Rendre justice aux soldats africains et leur redonner la place qui leur revient dans le combat contre le nazisme, pendant la seconde guerre mondiale 

Ce combat, Mankou le mène depuis plusieurs années. Remis à François Hollande quand il était président, le dossier passera dans les mains de son successeur Emmanuel Macron. En 2018,  dans le cadre de son itinérance  mémorielle dans l’est et le nord de la France, pour commémorer le centenaire de la fin de la première guerre mondiale, le président Emmanuel Macron s’arrête à Lens. Il y rencontre Brice Mankou, qui lui fait part de son projet. L’idée fera son chemin.

Le 15 août 2019, à Saint-Raphaël, lors du 75è anniversaire du débarquement de Provence, le président Macron invitera les maires de France à renommer des rues, des places et des monuments en hommage aux combattants africains de l’armée française lors de la seconde guerre mondiale. 

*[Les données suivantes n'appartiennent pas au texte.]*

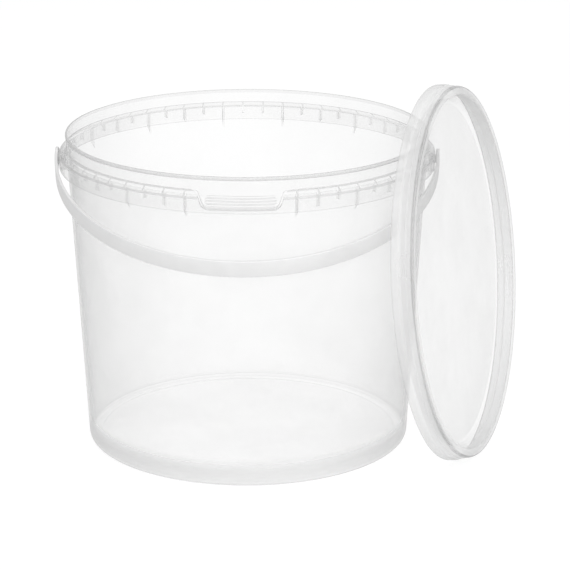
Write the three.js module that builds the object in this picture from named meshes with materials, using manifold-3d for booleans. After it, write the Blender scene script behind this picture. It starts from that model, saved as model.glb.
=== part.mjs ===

Brice Arsène Mankou et Thierry Tassez à Verquin devant la stèle dédiée aux soldats africains Sept 2020 @MDMM

Déjà briefé par Brice Mankou, qui avait animé des conférences sur le sujet dans des communes de la région Hauts-de-France, Thierry Tassez fait ériger, à Verquin, fin 2019, une stèle dédiée aux soldats africains, en souvenir de Brazzaville, capitale de la France libre. Une grande satisfaction pour Brice. Lancée en 2020 par Emmanuel Macron, l’initiative Africa 2020, qui vise « à apprendre aux jeunes français ce qu’est l’Afrique », rejoint également la démarche de Mankou.

Vivre ensemble, se connaître, lutter contre les discriminations, établir des passerelles entre les humains et les pays, réunir et fédérer, étudier et faire savoir… Le combat de Brice Arsène Mankou n’a pas de frontières.